Nosso país ainda engatinha na questão de liberdade de expressão. Você consegue imaginar um candidato participando e caindo na brincadeira em qualquer programa de humor da televisão brasileira? Nos EUA, um programa pode ser livre para se colocar claramente a favor de um partido, seja democrático ou republicano, e deixar claro isso para todos, sem medo de represálias. Aqui, temos que fazer isso às escuras e com possibilidade do TSE, STJ ou qualquer outra sigla aplicar-nos uma punição que “sirva de exemplo”. Então, eu me pergunto: exemplo para quê? Para que a sociedade continue sendo manipulada por uma imprensa hipócrita que não se posiciona e se finge de neutra? Com o avanço da internet, surgiu uma frescura midiática, uma que aqueles que estão no poder não conseguem mais segurar as informações como conseguiam antigamente.

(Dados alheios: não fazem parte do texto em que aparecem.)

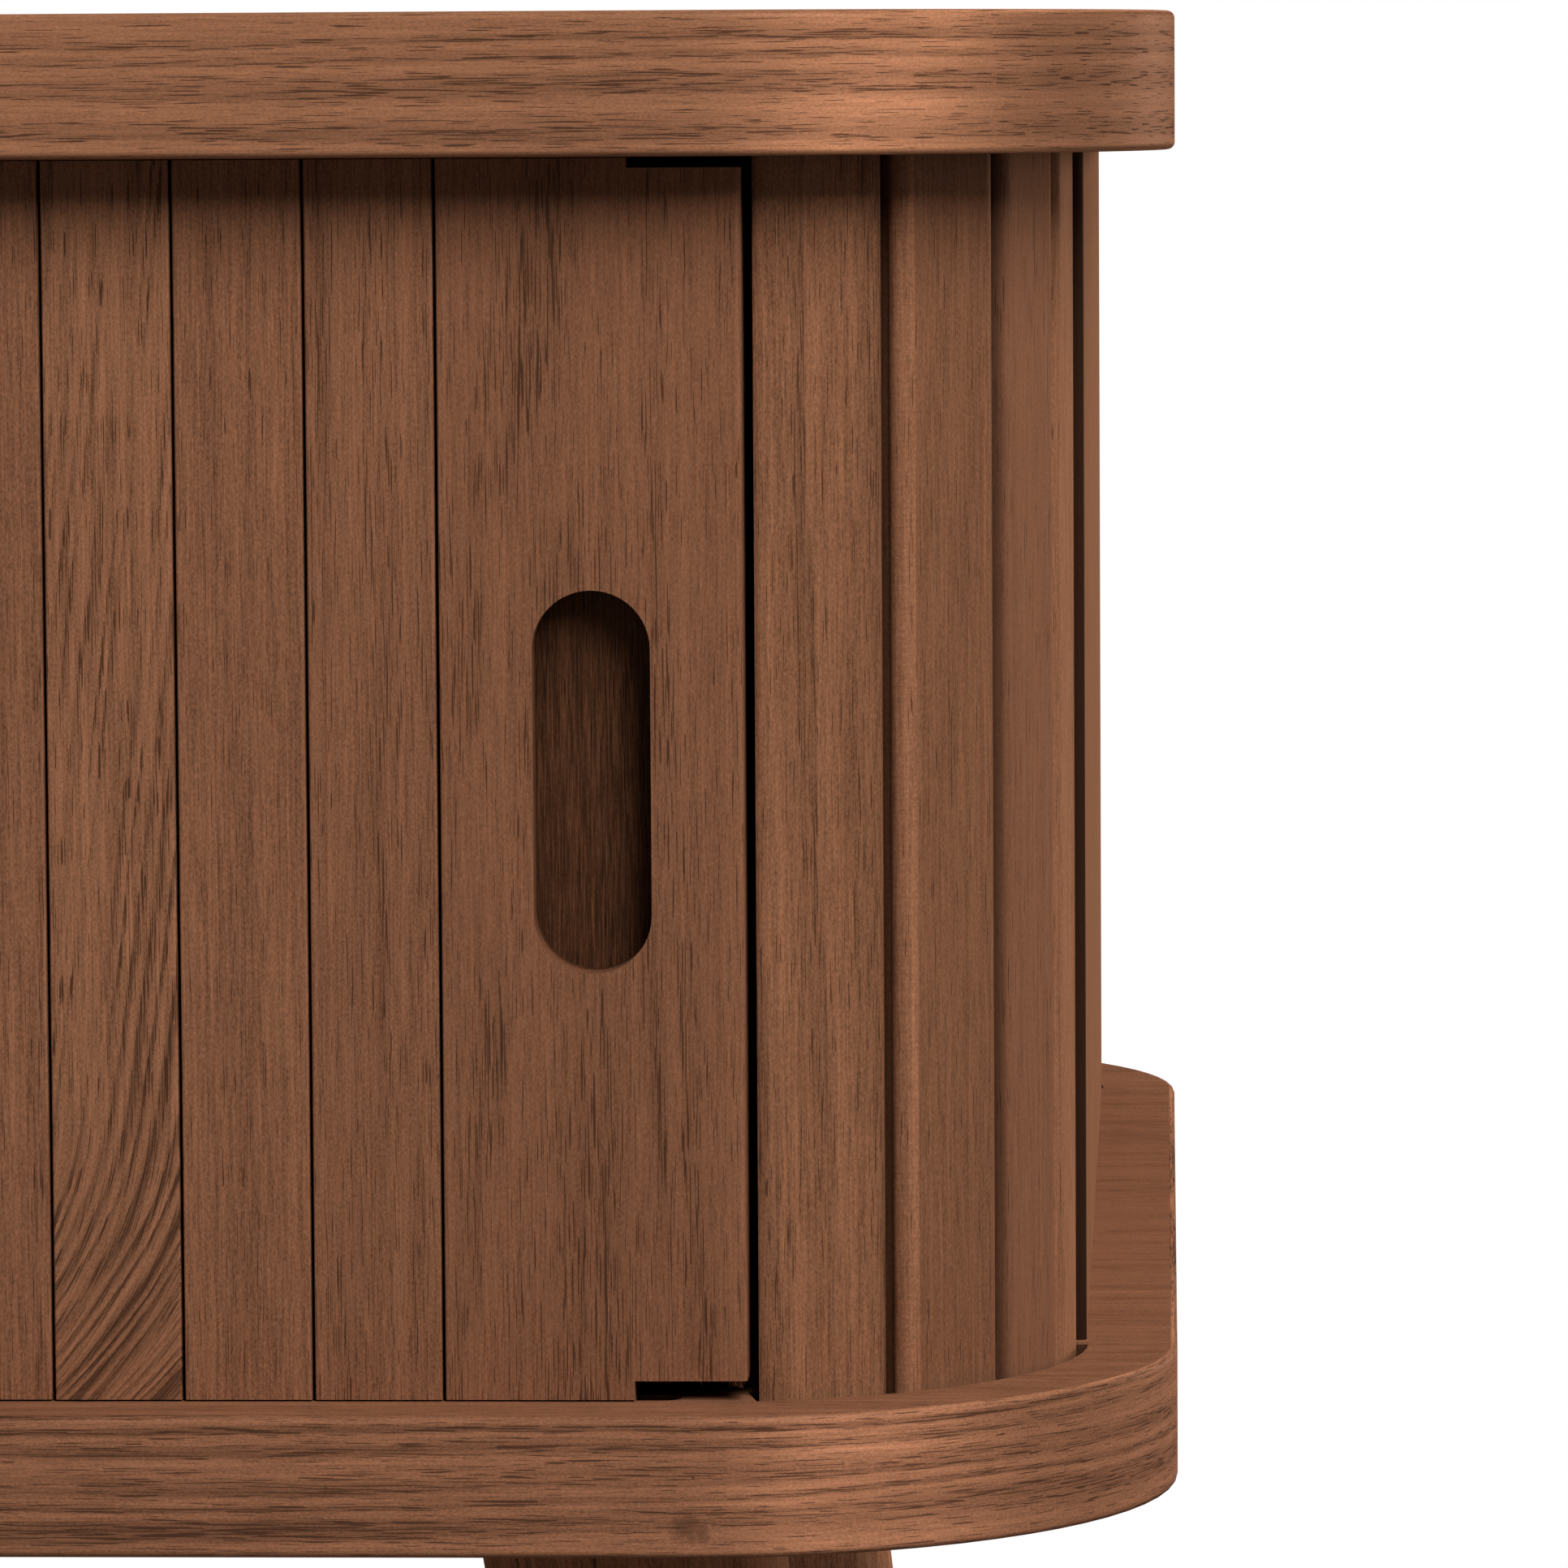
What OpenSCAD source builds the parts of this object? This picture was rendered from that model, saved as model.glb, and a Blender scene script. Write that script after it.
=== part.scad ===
// Bedside table with a sliding tambour door, in millimetres.
// Front faces -Y, +X is to the right, Z = 0 is the floor and X = Y = 0 is the middle of the footprint.

/* [Boards] */
// Width of the top and base boards
board_w = 560; // [520:1:700]
// Depth of the top and base boards
board_d = 500; // [400:1:530]
// Thickness of the top and base boards
board_t = 21.8; // [19:0.1:30]
// Radius of the boards' upright corners, seen from above
corner_r = 76; // [70:1:90]
// Rounding along the boards' upper and lower edges
edge_r = 1.2; // [0.5:0.1:3]
// How far the boards stand out past the body all round
overhang = 14.5; // [12:0.5:18]
// Clear height between the boards
inner_h = 190; // [150:1:260]

/* [Carcass] */
// Thickness of each side panel
side_t = 15; // [12:0.5:18]
// Thickness of the back panel
back_t = 12; // [9:0.5:15]
// Thickness of the upright divider
divider_t = 16; // [13:0.5:20]
// Rounding of the side panels' outer edges
panel_edge_r = 1; // [0.3:0.1:2]
// Thickness of the bent liner behind each corner
liner_t = 4; // [3:0.5:6]
// Angle round the corner at which the liner starts, from the front or the back
liner_start = 16; // [15:1:25]

/* [Corner slats] */
// Number of slats in each corner
corner_slats = 4; // [3:1:5]
// Thickness of a corner slat
corner_slat_t = 8; // [6:0.5:9]
// Rounding of a corner slat's front edges
corner_slat_r = 2.6; // [0.5:0.1:3]
// How far the corner slats stand back from the faces of the door and the side panels
slat_setback = 1.3; // [0:0.1:3]
// Gap between two corner slats at their faces
corner_slat_gap = 1.3; // [1:0.1:3]
// How much narrower each corner slat is than the one before it, counted from the door or the back
slat_step = 1.6; // [0:0.1:2]
// How much wider the gap behind the first slat is than the others
first_gap_wider = 1.9; // [0:0.1:2.5]
// How far the last slat runs past the corner's arc, along the side
slats_past = 0; // [0:0.5:3]
// Gap between the last slat and the side panel's edge
side_gap = 3.6; // [1.5:0.1:4.5]
// Depth of the curved groove that holds the slats' ends
corner_groove_depth = 5; // [3:0.5:7]

/* [Door] */
// Number of narrow slats in the door
door_slats = 8; // [6:1:9]
// Distance from one door slat to the next
door_pitch = 20; // [17:0.5:22]
// Gap between two door slats
door_slat_gap = 0.5; // [0.3:0.1:1]
// Thickness of a door slat
door_slat_t = 9; // [8:0.5:10]
// Rounding of a door slat's front edges
door_slat_r = 0.4; // [0.2:0.1:1]
// Width of the lead stile
stile_w = 46.25; // [38:0.25:50]
// Thickness of the lead stile
stile_t = 14; // [13:0.5:16]
// Rounding of the stile's closing edge
stile_edge_r = 1; // [0.3:0.1:2]
// How far the shut door runs past the front corner's arc
door_past = 10.3; // [8:0.1:12]
// Gap between the shut door and the first corner slat
door_gap = 1.6; // [1.2:0.1:3]
// Gap between the stile's shoulder and each board
door_shoulder = 0.3; // [0.2:0.1:1]
// How far the stile's tongue stops short of its closing edge
tongue_short = 17.25; // [14:0.25:20]
// Cut at the foot of the stile, beyond the tongue
foot_notch = 3.2; // [1:0.1:5]
// Cut at the head of the stile, beyond the tongue
head_notch = 1.8; // [1:0.1:5]
// Thickness of the canvas that joins the slats
canvas_t = 0.8; // [0.5:0.1:1.5]
// Margin of the canvas from the boards
canvas_margin = 8; // [5:1:20]

/* [Door track] */
// Thickness of the tongues at the slats' ends
tongue_t = 5; // [4:0.1:6]
// Step from the slats' faces back to the tongues
tongue_step = 1.7; // [1:0.1:2.5]
// Running gap between the tongues and the groove, on each side and below
track_gap = 0.3; // [0.2:0.05:0.6]
// Depth of the door's groove in the base board
base_track_depth = 6; // [4:0.5:9]
// Depth of the door's groove in the top board
top_track_depth = 9; // [6:0.5:12]
// Height of the tongues at the slats' heads
head_tongue = 5.5; // [3:0.5:6]
// Gap between the stile's back and the divider's front edge
divider_gap = 3; // [2:0.5:6]

/* [Finger pull] */
// Width of the finger pull
pull_w = 18; // [14:0.5:24]
// Length of the finger pull, round ends included
pull_l = 58.5; // [40:0.5:90]
// Depth of the finger pull
pull_depth = 9; // [6:0.5:10]

/* [Legs] */
// Height of the base board's underside above the floor
leg_h = 300; // [150:1:400]
// Diameter of a leg where it meets the base board
leg_top_d = 50; // [36:1:60]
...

Vivemos em um país que não é maduro o suficiente de colocar suas mazelas na mesa e discuti-las ou - no âmbito que mais me interessa - fazer humor a respeito. A atitude de colocar para debaixo do tapete alguns assuntos e afirmar “Melhor não falar sobre isso” é vista na maioria das vezes como o melhor remédio, mas, na verdade, cria um círculo vicioso que a longo prazo gera comodismo. Portanto, não se surpreenda com futuras atitudes governamentais que possam lembrar a ditatura. Estou viajando? Então, relembre, por exemplo, a ridícula prisão do presidente do Google no Brasil há poucos meses por consequência da desobediência do site em manter no ar um vídeo que falava mal de um candidato. Viramos o país do “não me toque”, onde humoristas são agredidos no congresso porque cutucaram aquilo que todo mundo quer cutucar, mas não o faz porque simplesmente “é melhor não”.
Uma das citações mais famosas de Voltaire é “Eu não concordo com o que você diz, mas lutarei até a morte pelo seu direito de dizê-lo”. Para mim, infelizmente este direito está se perdendo faz tempo."